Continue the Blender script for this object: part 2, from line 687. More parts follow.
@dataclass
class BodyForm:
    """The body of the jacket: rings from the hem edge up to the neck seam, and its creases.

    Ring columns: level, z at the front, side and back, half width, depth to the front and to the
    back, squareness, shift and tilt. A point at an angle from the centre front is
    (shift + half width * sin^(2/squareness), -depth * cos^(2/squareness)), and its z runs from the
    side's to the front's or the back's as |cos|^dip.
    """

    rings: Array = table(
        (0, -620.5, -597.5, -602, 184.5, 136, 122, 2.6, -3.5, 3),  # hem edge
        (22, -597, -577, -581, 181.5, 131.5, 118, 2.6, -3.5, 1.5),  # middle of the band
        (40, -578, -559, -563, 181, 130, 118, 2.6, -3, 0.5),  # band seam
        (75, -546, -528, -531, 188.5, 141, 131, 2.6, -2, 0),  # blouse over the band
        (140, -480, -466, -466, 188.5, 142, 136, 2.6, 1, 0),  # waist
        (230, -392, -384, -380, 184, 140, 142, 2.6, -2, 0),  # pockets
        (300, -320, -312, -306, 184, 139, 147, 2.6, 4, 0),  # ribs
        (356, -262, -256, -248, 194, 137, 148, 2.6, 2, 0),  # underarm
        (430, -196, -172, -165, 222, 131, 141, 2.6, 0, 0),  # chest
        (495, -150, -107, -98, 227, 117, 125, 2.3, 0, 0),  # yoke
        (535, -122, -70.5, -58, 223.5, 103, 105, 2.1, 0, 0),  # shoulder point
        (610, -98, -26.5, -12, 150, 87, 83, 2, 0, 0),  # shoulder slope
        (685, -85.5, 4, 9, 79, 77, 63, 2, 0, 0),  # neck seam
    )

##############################

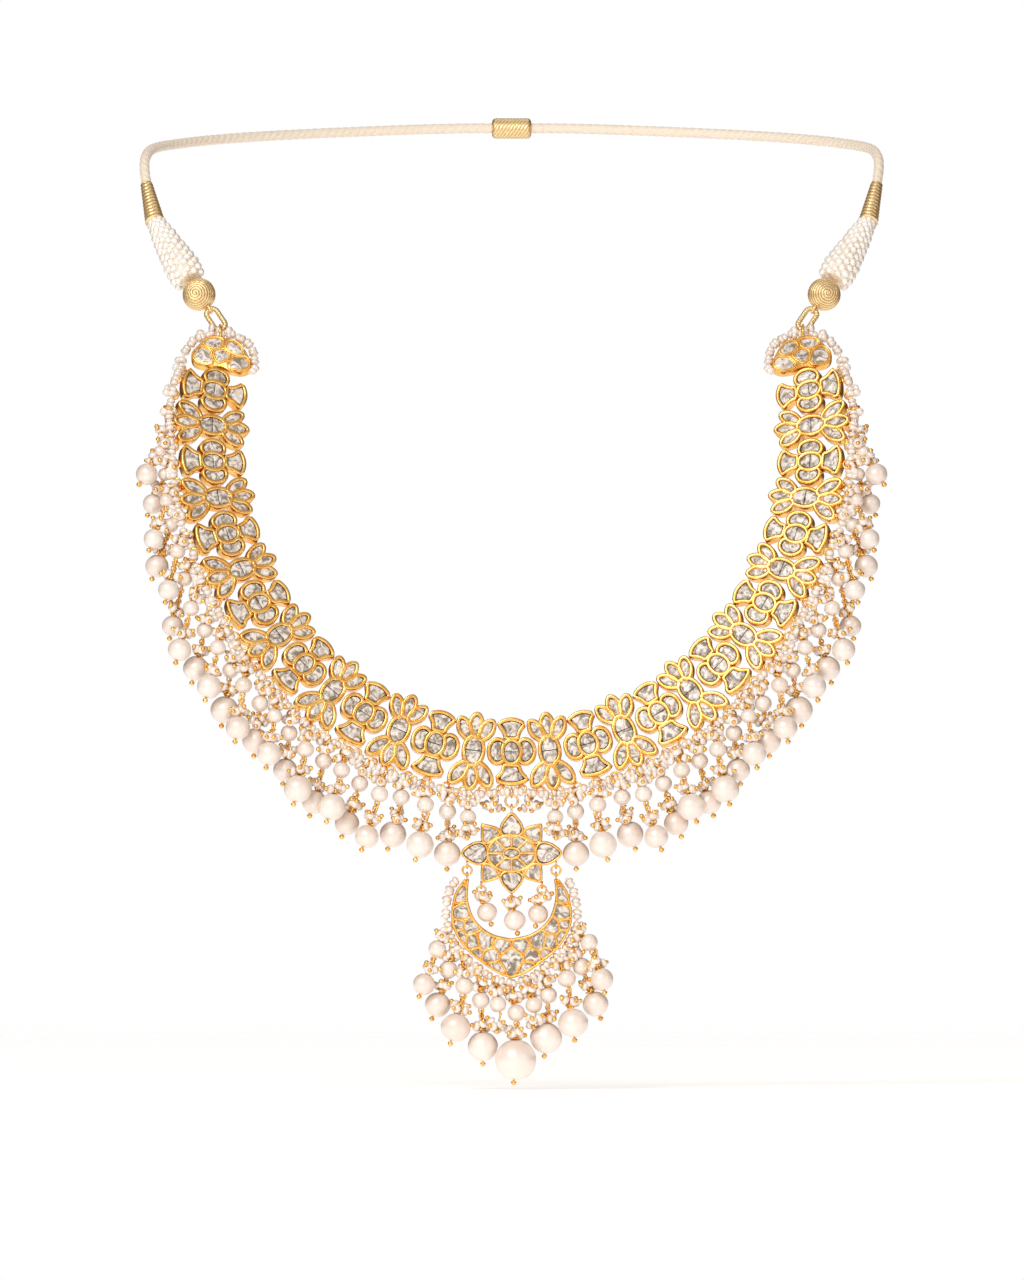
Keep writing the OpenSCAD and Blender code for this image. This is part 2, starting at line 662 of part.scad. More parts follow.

##############################

» INSTRUCTIONS FOR THE TASK
Repeat exactly the lines from the one containing "Continue the Blender" through the one containing "and its creases.", both included, and nothing else.

» THE ANSWER
Continue the Blender script for this object: part 2, from line 687. More parts follow.
@dataclass
class BodyForm:
    """The body of the jacket: rings from the hem edge up to the neck seam, and its creases.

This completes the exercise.